## DATASET EXTRACT
** START **

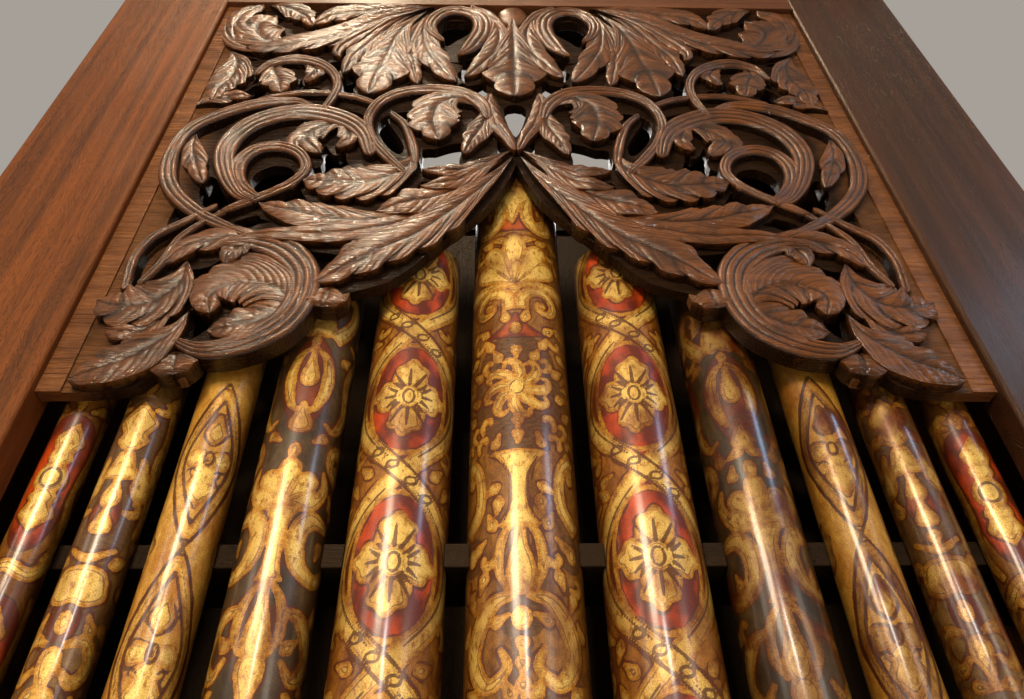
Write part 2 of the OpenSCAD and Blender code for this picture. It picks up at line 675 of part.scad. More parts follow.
post(-1);  // post_left
post(1);  // post_right
base_rail_front();
impost_moulding();
toe_board();
toe_rail();
pipe(-5);  // pipe_01
pipe(-4);  // pipe_02
pipe(-3);  // pipe_03
pipe(-2);  // pipe_04
pipe(-1);  // pipe_05
pipe(0);  // pipe_06
pipe(1);  // pipe_07
pipe(2);  // pipe_08
pipe(3);  // pipe_09
pipe(4);  // pipe_10
pipe(5);  // pipe_11
rack_board();
rack_brackets();
shade_half(-1);  // shade_left
shade_half(1);  // shade_right
shade_stems();
shade_leaves();
shade_middle_leaf();
shade_small_leaves();
head_rail();
cornice_front();
cornice_side(-1);  // cornice_left
cornice_side(1);  // cornice_right
roof_boards();
back_post(-1);  // back_post_left
back_post(1);  // back_post_right
base_rail_side(-1);  // base_rail_left
base_rail_side(1);  // base_rail_right
base_rail_back();
side_rails(-1);  // side_rails_left
side_rails(1);  // side_rails_right
side_panels(-1);  // side_panels_left
side_panels(1);  // side_panels_right
back_top_rails();
back_stile(-1);  // back_stile_left
back_stile(1);  // back_stile_right
back_panel(-1);  // back_panel_left
back_panel_middle();
back_panel(1);  // back_panel_right
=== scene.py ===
import math
import random

import bmesh
import bpy
import numpy as np
from mathutils import Matrix, Vector


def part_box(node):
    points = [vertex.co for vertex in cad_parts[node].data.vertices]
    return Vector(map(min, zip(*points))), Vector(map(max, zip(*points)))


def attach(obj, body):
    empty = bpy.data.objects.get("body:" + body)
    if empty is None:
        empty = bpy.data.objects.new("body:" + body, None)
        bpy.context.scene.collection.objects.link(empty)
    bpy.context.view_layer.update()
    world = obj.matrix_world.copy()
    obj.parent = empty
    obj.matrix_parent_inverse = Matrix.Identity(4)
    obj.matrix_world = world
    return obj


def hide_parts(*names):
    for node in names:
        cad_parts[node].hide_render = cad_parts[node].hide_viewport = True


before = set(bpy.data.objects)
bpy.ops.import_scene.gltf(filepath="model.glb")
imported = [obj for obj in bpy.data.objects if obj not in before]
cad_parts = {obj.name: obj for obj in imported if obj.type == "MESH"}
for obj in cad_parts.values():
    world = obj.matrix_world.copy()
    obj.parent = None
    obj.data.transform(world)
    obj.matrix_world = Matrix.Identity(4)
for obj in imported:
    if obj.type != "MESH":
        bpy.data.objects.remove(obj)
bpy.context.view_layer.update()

# Places on the case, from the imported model
SHADE_LOW, SHADE_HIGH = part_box("shade_right")
SPRING = SHADE_LOW.z
HALF_OPENING = SHADE_HIGH.x
SHADE_HEIGHT = SHADE_HIGH.z - SHADE_LOW.z
GROUND_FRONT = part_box("shade_small_leaves")[0].y
MM = 0.001
MARGIN = 34 * MM
ARRIS_ANGLE = 25


# Meshes
def finished_piece(name, bm, materials, slot, *nodes):
    """Turns the shaped metal or wood into a piece of the organ that stands for its nodes."""
    mesh = bpy.data.meshes.new(name)
    bm.to_mesh(mesh)
    bm.free()
    piece = bpy.data.objects.new(name, mesh)
    bpy.context.collection.objects.link(piece)
    for material in materials:
        mesh.materials.append(material)
    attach(piece, "root")
    if nodes:
        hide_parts(*nodes)
    return piece


def welded_copy(node):
    """A copy of a node's mesh with its loose triangles joined into plain faces."""
    bm = bmesh.new()
    bm.from_mesh(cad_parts[node].data)
    bmesh.ops.remove_doubles(bm, verts=bm.verts, dist=0.00001)
    bmesh.ops.dissolve_limit(bm, angle_limit=math.radians(1), verts=bm.verts, edges=bm.edges)
    return bm


def add_into(bm, part):
    """Joins a finished part into a mesh."""
    mesh = bpy.data.meshes.new("part")
    part.to_mesh(mesh)
    part.free()
    bm.from_mesh(mesh)
    bpy.data.meshes.remove(mesh)


def soften_edges(bm, width):
    """Rounds the arrises of a board as a plane and years of hands leave them."""
    sharp = [e for e in bm.edges
             if len(e.link_faces) == 2 and e.calc_face_angle() > math.radians(ARRIS_ANGLE)]
    bmesh.ops.bevel(bm, geom=sharp, offset=width, offset_type="OFFSET", segments=2, profile=0.5,
                    affect="EDGES", material=-1, clamp_overlap=True)


def board_piece(node, width, material, slot):
    """One board of the case with softened arrises."""
    bm = welded_copy(node)
    soften_edges(bm, width)
    return finished_piece(node + "_wood", bm, [material], slot, node)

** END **

## EXERCISE INSTRUCTIONS
Quote exactly the first line of the data and every line after it through the one holding "from mathutils import Matrix, Vector".

## FULL SOLUTION
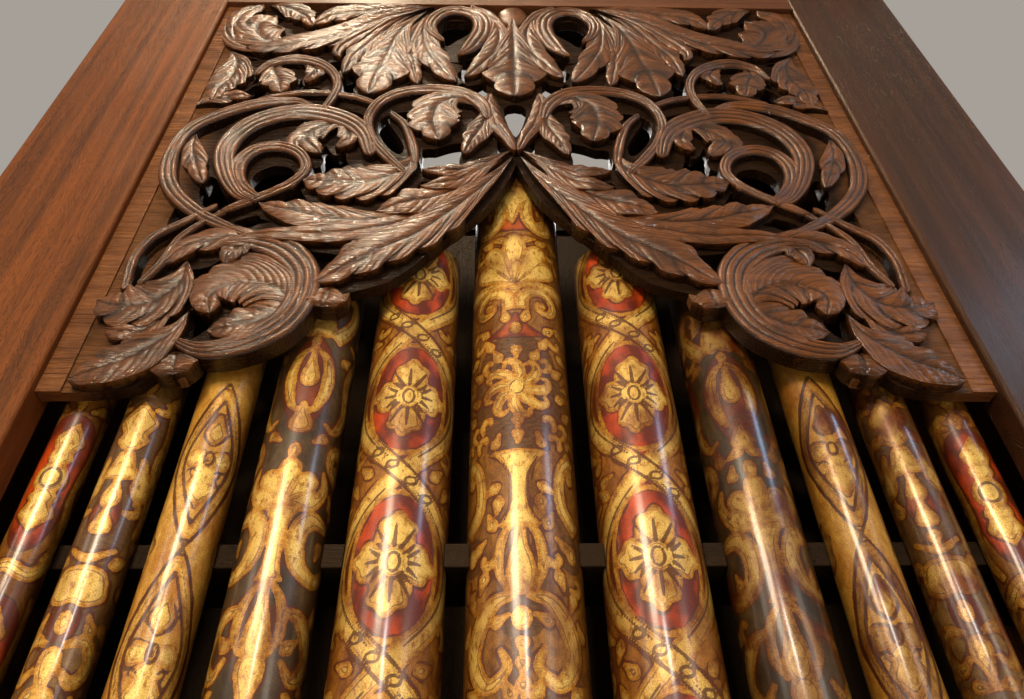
Write part 2 of the OpenSCAD and Blender code for this picture. It picks up at line 675 of part.scad. More parts follow.
post(-1);  // post_left
post(1);  // post_right
base_rail_front();
impost_moulding();
toe_board();
toe_rail();
pipe(-5);  // pipe_01
pipe(-4);  // pipe_02
pipe(-3);  // pipe_03
pipe(-2);  // pipe_04
pipe(-1);  // pipe_05
pipe(0);  // pipe_06
pipe(1);  // pipe_07
pipe(2);  // pipe_08
pipe(3);  // pipe_09
pipe(4);  // pipe_10
pipe(5);  // pipe_11
rack_board();
rack_brackets();
shade_half(-1);  // shade_left
shade_half(1);  // shade_right
shade_stems();
shade_leaves();
shade_middle_leaf();
shade_small_leaves();
head_rail();
cornice_front();
cornice_side(-1);  // cornice_left
cornice_side(1);  // cornice_right
roof_boards();
back_post(-1);  // back_post_left
back_post(1);  // back_post_right
base_rail_side(-1);  // base_rail_left
base_rail_side(1);  // base_rail_right
base_rail_back();
side_rails(-1);  // side_rails_left
side_rails(1);  // side_rails_right
side_panels(-1);  // side_panels_left
side_panels(1);  // side_panels_right
back_top_rails();
back_stile(-1);  // back_stile_left
back_stile(1);  // back_stile_right
back_panel(-1);  // back_panel_left
back_panel_middle();
back_panel(1);  // back_panel_right
=== scene.py ===
import math
import random

import bmesh
import bpy
import numpy as np
from mathutils import Matrix, Vector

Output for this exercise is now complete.